[Collected data entries]
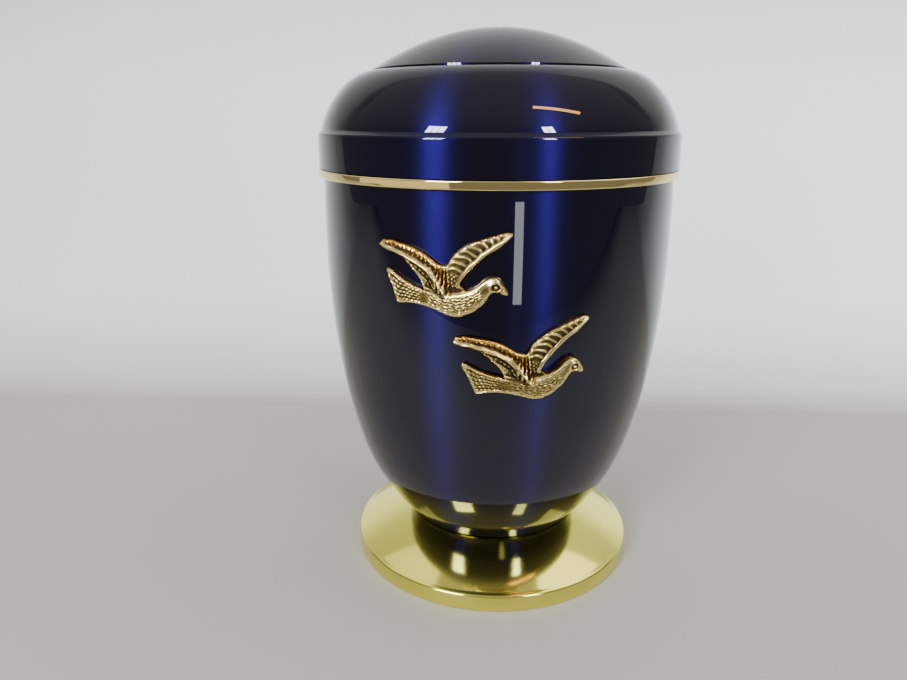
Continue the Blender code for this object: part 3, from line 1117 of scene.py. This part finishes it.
    def build(self, name: str) -> bpy.types.Object:
        """Models the flat casting: a fine grid cut to the outline, given a back and raised into the relief.

        Args:
            name: The new object's name.

        Returns:
            The flat casting in millimetres of its own, with its patina attribute, which also holds painted
            highlights and painted shade.
        """
        outline = smooth_curve(self.outline, 6, closed=True)
        low, high = outline.min(axis=0) - self.pitch, outline.max(axis=0) + self.pitch
        cells = np.ceil((high - low) / self.pitch).astype(int)
        size, middle = cells * self.pitch, low + cells * self.pitch / 2
        bpy.ops.object.select_all(action="DESELECT")
        bpy.ops.mesh.primitive_grid_add(x_subdivisions=int(cells[0]), y_subdivisions=int(cells[1]), size=1)
        piece = bpy.context.object
        piece.name = name
        piece.data.name = name
        bpy.ops.object.mode_set(mode="EDIT")
        bpy.ops.mesh.select_all(action="SELECT")
        bpy.ops.transform.resize(value=(float(size[0]), float(size[1]), 1))
        bpy.ops.transform.translate(value=(float(middle[0]), float(middle[1]), 0))
        bpy.ops.mesh.select_all(action="DESELECT")
        bpy.ops.object.mode_set(mode="OBJECT")
        mesh = piece.data
        flat = read_points(mesh)[:, :2]
        corners = np.empty(len(mesh.loops), int)
        mesh.loops.foreach_get("vertex_index", corners)
        centres = flat[corners.reshape(-1, 4)].mean(axis=1)
        mesh.polygons.foreach_set("select", ~inside(centres, outline))
        bpy.ops.object.mode_set(mode="EDIT")
        bpy.ops.mesh.select_mode(type="FACE")
        bpy.ops.mesh.delete(type="FACE")
        bpy.ops.mesh.select_mode(type="VERT")
        bpy.ops.object.mode_set(mode="OBJECT")
        self.settle_edge(piece, outline)
        self.raise_relief(piece, low, cells)
        return piece

    def settle_edge(self, piece: bpy.types.Object, outline: np.ndarray) -> None:
        """Moves the trimmed grid's edge onto the outline.

        Args:
            piece: The trimmed grid.
            outline: The smooth outline.
        """
        mesh = piece.data
        places = read_points(mesh)
        pairs = np.empty(len(mesh.edges) * 2, int)
        mesh.edges.foreach_get("vertices", pairs)
        keys = {edge: 0 for edge in map(tuple, np.sort(pairs.reshape(-1, 2), axis=1))}
        for polygon in mesh.polygons:
            for key in polygon.edge_keys:
                keys[key] += 1
        border = np.unique([edge for edge, uses in keys.items() if uses == 1])
        distance, _, _, foot = nearest(places[border, :2], outline, closed=True)
        places[border, :2] = foot
        write_points(mesh, places)
        log.info("%s: %d edge points settled, by up to %.2f mm", piece.name, len(border), distance.max())

    def raise_relief(self, piece: bpy.types.Object, low: np.ndarray, cells: np.ndarray) -> None:
        """Gives the sheet its back, raises its front, and keeps how much each place stands out, with painted
        highlights and painted shade added, as patina.

        Args:
            piece: The trimmed sheet.
            low: The grid's lowest corner.
            cells: How many cells the grid had each way.
        """
        solidify = piece.modifiers.new("Back", "SOLIDIFY")
        solidify.thickness = self.back
        solidify.offset = -1.0
        apply_modifiers(piece)
        mesh = piece.data
        places = read_points(mesh)
        front = places[:, 2] > -self.back / 2
        across, up = (low[axis] + self.pitch * np.arange(cells[axis] + 1) for axis in range(2))
        grid = np.array(np.meshgrid(across, up, indexing="ij")).reshape(2, -1).T
        field = self.height(grid).reshape(cells[0] + 1, cells[1] + 1)
        broad = field.copy()
        for axis in (0, 1, 0, 1):
            shifts = range(-self.patina_reach, self.patina_reach + 1)
            broad = sum(np.roll(broad, shift, axis) for shift in shifts) / len(shifts)
        index = np.clip(np.rint((places[:, :2] - low) / self.pitch).astype(int), 0, cells)
        spots = index[:, 0], index[:, 1]
        rubbing_and_painted_light = self.rubbing_and_painted_light(grid).reshape(field.shape)
        # The patina: dark in the recesses and bright on what stands out, plus the painted highlights and
        # painted shade of the rubbing.
        relief_and_painted_light = np.clip(0.48 + 1.9 * (field - broad) + rubbing_and_painted_light, 0, 1)[spots]
        tarnish = self.tarnish(grid).reshape(field.shape)[spots]
        height = field[spots]
        settled = np.abs(places[:, :2] - low - index * self.pitch).max(axis=1) > 0.01 * self.pitch
        height[settled] = self.height(places[settled, :2])
        places[:, 2] = np.where(front, height, 0.0)
        write_points(mesh, places)
        for name, values in (("patina_and_painted_light", relief_and_painted_light), ("tarnish", tarnish)):
            attribute = mesh.attributes.new(name, "FLOAT", "POINT")
            attribute.data.foreach_set("value", np.where(front, values, 0.3))


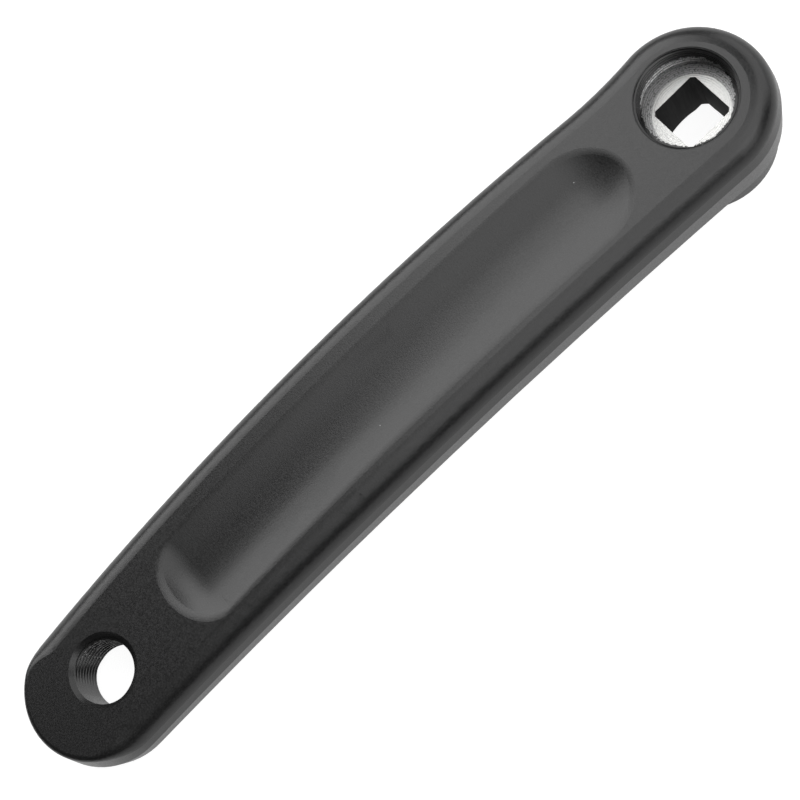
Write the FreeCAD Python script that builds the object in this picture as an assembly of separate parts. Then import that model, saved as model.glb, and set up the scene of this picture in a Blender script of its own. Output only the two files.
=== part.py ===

STATED TASK: In the entries above, some lines may contain the string "scene"; report how many, without additional comment.

OUTPUT OF THE TASK: 2